В поле концепта «Творчество» наблюдается важная ассоциация «творчество — осень». Пушкинская осень — образ идеального творческого состояния для писателя. Однако у В. Распутина этот рождённый пушкинским гением образ осени предстаёт в других очертаниях, ином наполнении. В рассказе «Видение» в данном образе запечатлелось надличностное, божественное: это «всесветная печаль», время, когда чаще всего «вспоминают Бога» [Распутин 2007, 3: 430]. Народно-поэтическое сравнение осени с течением человеческой жизни у В. Распутина сочетается с христианскими представлениями, отсюда «печаль», олицетворение («осень, прошедшая через волнения и боли», «смирившаяся»), мысли о Боге. Великолепен распутинский осенний пейзаж: «Сладко пахнут дымы, стелющиеся понизу <... > затихает ночной звездопад, обронив летние светлячки; избы по деревням стоят присадисто — точно пустили на зиму корни. И вся тяга вниз, к земле» [Распутин 2007, 3: 432]. Не случайно авторский комментарий описания включает сентенции о рождении «вечного, властного, судного». Размышления о творчестве, о смерти, об осени наполняют особым смыслом кажущееся уже расхожим высказывание: «все мы связаны в единую цепь жизни и в единый её смысл — и люди, и деревья, и птицы» [Распутин 2007, 3: 436].

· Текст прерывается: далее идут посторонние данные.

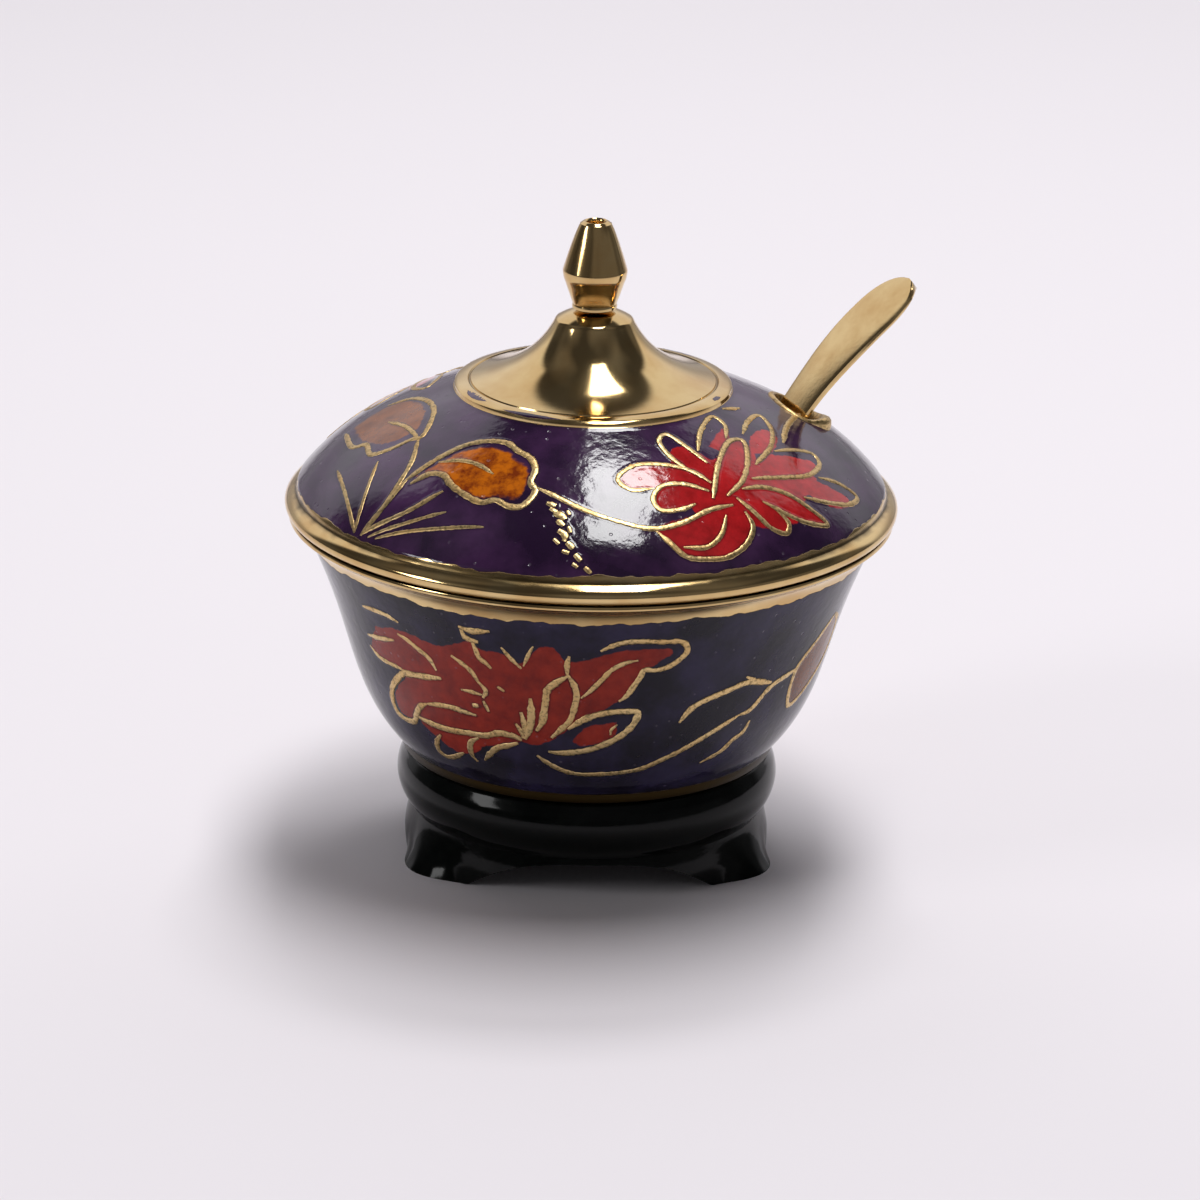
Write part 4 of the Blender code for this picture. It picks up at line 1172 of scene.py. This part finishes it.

Не менее важна для анализа концепта «Творчество» в малой прозе В. Распутина ассоциативная параллель «творчество — Байкал». В произведении «Байкал передо мною» герой осознает, что ему, наделённому писательским даром, в пер-
вую очередь могут открыться тайны древнего моря. Писатель словно настраивается на восприятие ритма Байкала как живого существа, его гармонии, пытается уловить «волну» Благодати, без которой невозможно творчество.
В указанном произведении в ассоциативном поле концепта «Творчество» появляется параллель «творчество — Бог / Божья благодать». Для писателя мир Байкала неотделим от Божьей благодати. Интересна ассоциация с потерянным раем. Байкал олицетворяет «естественный, родной нам мир», который человек утратил, «вылупившись из яйца». Подобно изгнанным из рая, герой жаждет возвращения в родные пределы, ищет на Байкале спасения от «безобразного мира».
Воображение рисует автобиографическому герою некий остров — «вылепившийся со дна морского» волшебный град Китеж. Писатель ждёт действенного участия Байкала в налаживании разладившегося земного бытия, буквально всматриваясь в его «ближние и дальние просторы». Ожидание «помощи», чуда не есть пассивное состояние героя, напротив, это активная работа души.
Байкал в свою очередь являет человеку своё творчество, когда на глазах у изумлённых наблюдателей море освобождается от ледяных оков, а из самой глубины показывается миру Китеж-град, только ледяной.
В. Распутин настаивает на целесообразности матери-природы, наделённой красотой и смыслом, заставляющей человека учитывать в своей деятельности и её, природы, «общую работу». «Общая работа» мыслится при этом как творческая. Творчество выступает как необходимое условие взаимодействия между человеком и Байкалом, человеком и природой.
Итак, концепт «Творчество» у В. Распутина выступает под именами «писательство», «сочинительная работа». Писатель мыслит собственную художественную деятельность глобально. Такое понимание «писательства», «сочинительной работы» питает ассоциативные связи с другими видами искусства. Концепт «Творчество» в малой прозе В. Распутина 1980-2000 гг. раскрывает важнейшие составляющие содержания в таких ассоциативных параллелях, как «звук струны / звон», «цель», «я», «игра», «бесконечность», «бессмертие», «дорога / путь», «смерть», «Бог», «божья благодать», «осень», «Байкал», «тайные знаки». Особенности вербализации данного концепта свидетельствуют также о тесной взаимосвязи центральных в прозе В. Распутина концептов: «Творчество», «Я», «Цель», «Смерть», «Бог», «Байкал», что характеризует в свою очередь своеобразие художественной концептосферы писателя, выявляет черты индивидуального авторского мировидения.
ЛИТЕРАТУРА
Лихачев Д. С. Концептосфера русского языка // Известия РАН. Сер. лит. и яз. — № 1. — Т. 52, 1993. — С. 3-9.
Распутин В. Г. Что передать вороне? // В. Г. Распутин Собр. соч.: в 4 т. — Иркутск: Сапронов, 2007. — Т. 2.: Последний срок: [повесть, рассказы]. — 2007. — С. 337-360.
Распутин В. Г. Видение // В. Г. Распутин. Собр. соч.: в 4 т. — Иркутск: Сапронов, 2007. — Т. 3: Живи и помни: [повесть, рассказы], 2007. — С. 429-437.
Распутин В. Г. Байкал передо мною // В. Г. Распутин. Собр. соч.: в 4 т. — Иркутск: Сапронов, 2007. — Т. 4: В ту же землю: [повесть, рассказы]. — С. 399-409.